Les intimés concluent à titre principal à la confirmation du jugement, et au débouté des demandes de la banque, et subsidiairement à la condamnation du Crédit Mutuel au paiement d'une somme de 25 689,73 euros outre 2 055,18 euros avec intérêts à compter du 19 février 2014, dans l'hypothèse où la cour ne retiendrait aucune déchéance du droit aux intérêts et ferait droit aux demandes en paiement de la banque à hauteur de ces sommes avec intérêts à compter du 19 février 2014.

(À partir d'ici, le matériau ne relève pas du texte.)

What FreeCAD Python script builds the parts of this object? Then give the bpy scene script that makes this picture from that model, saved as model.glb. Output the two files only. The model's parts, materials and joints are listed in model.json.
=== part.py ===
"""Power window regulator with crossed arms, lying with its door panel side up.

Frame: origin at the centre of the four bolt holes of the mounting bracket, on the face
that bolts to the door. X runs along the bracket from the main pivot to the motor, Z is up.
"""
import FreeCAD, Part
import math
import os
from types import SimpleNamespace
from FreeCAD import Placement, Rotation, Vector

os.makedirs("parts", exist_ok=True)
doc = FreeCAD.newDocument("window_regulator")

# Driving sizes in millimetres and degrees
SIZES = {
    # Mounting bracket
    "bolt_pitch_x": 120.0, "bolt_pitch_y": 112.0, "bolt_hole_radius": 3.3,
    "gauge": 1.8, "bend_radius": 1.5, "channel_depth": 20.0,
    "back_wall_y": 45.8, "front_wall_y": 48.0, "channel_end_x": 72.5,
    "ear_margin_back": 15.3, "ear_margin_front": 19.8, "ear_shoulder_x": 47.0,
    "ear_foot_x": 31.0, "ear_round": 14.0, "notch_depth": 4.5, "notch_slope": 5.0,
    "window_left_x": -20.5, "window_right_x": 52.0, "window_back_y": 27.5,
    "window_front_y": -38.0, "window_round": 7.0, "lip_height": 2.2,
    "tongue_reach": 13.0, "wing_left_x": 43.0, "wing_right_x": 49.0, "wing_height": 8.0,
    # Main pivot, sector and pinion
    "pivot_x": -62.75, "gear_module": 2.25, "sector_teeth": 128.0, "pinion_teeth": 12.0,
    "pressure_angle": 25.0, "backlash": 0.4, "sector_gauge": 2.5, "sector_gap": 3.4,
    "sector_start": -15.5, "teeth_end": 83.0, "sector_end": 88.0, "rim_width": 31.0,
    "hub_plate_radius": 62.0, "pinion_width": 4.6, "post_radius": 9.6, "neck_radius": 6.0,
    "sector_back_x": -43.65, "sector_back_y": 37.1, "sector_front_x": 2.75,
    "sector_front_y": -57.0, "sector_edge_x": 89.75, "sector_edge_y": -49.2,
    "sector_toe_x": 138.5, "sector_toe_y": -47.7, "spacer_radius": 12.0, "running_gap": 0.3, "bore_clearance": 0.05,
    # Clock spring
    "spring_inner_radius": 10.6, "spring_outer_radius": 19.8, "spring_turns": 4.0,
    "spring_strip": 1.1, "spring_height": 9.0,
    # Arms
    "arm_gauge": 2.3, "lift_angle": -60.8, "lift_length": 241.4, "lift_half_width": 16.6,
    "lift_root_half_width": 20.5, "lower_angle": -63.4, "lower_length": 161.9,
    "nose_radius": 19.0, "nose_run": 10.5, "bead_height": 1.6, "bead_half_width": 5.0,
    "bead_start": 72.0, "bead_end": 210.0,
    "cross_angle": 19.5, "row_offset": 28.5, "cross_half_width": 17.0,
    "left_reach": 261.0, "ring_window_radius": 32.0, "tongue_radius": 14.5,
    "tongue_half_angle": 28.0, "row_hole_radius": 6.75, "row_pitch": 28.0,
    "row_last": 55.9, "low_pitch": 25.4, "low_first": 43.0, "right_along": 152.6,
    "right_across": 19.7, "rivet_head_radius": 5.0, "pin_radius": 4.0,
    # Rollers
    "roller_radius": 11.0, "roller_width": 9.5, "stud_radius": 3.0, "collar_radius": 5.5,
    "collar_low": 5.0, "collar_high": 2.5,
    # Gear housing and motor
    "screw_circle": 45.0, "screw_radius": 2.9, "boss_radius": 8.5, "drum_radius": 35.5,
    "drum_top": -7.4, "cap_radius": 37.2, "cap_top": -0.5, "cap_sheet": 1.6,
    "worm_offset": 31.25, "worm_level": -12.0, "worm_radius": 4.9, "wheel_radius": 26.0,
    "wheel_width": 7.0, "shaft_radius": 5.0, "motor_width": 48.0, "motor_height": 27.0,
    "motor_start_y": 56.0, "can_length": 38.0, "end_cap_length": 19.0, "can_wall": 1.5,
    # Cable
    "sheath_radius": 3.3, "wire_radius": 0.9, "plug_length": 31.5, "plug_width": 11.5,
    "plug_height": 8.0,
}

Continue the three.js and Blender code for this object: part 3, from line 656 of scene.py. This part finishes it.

Par conséquent la cour, appliquant une déchéance totale du droit aux intérêts et infirmant toute condamnation du Crédit Mutuel à des dommages et intérêts avec compensation, condamnera les époux [D], après déduction des intérêts versés depuis l'origine jusqu'à l'échéance de mars 2013 (2 433,07 euros), à payer la somme de (23 967,79 - 2 433,07) = 21 534,72 euros, avec intérêts au taux légal à compter du 19 février 2014, date de la mise en demeure.
Le débouté de la banque concernant l'indemnité contractuelle sera confirmé.
Sur les dépens et frais :
Les époux [D] étant en définitive condamnés en paiement, ils seront condamnés aux dépens de première instance et d'appel, et déboutés de toute demande de frais irrépétibles ; il n'y a pas lieu d'accorder quelque indemnité au Crédit Mutuel sur ce fondement.
PAR CES MOTIFS :
La cour ;
Infirme le jugement dont appel, sauf en ce que la Caisse de Crédit Mutuel de Coray a été déboutée de sa demande au titre de l'indemnité contractuelle et les parties de leurs frais irrépétibles ;
Statuant à nouveau sur les chefs infirmés ;
Condamne solidairement M. [W] [D] et Mme [H] [T] épouse [D] à payer à la Caisse de Crédit Mutuel de Coray la somme de 21 534,72 euros, avec intérêts au taux légal à compter du 19 février 2014 ;
Condamne solidairement les mêmes aux dépens de première instance ;
Y ajoutant,
Condamne les mêmes aux dépens d'appel, qui seront recouvrés conformément aux dispositions de l'article 699 du code de procédure civile ;
Déboute les parties de toutes autres demandes.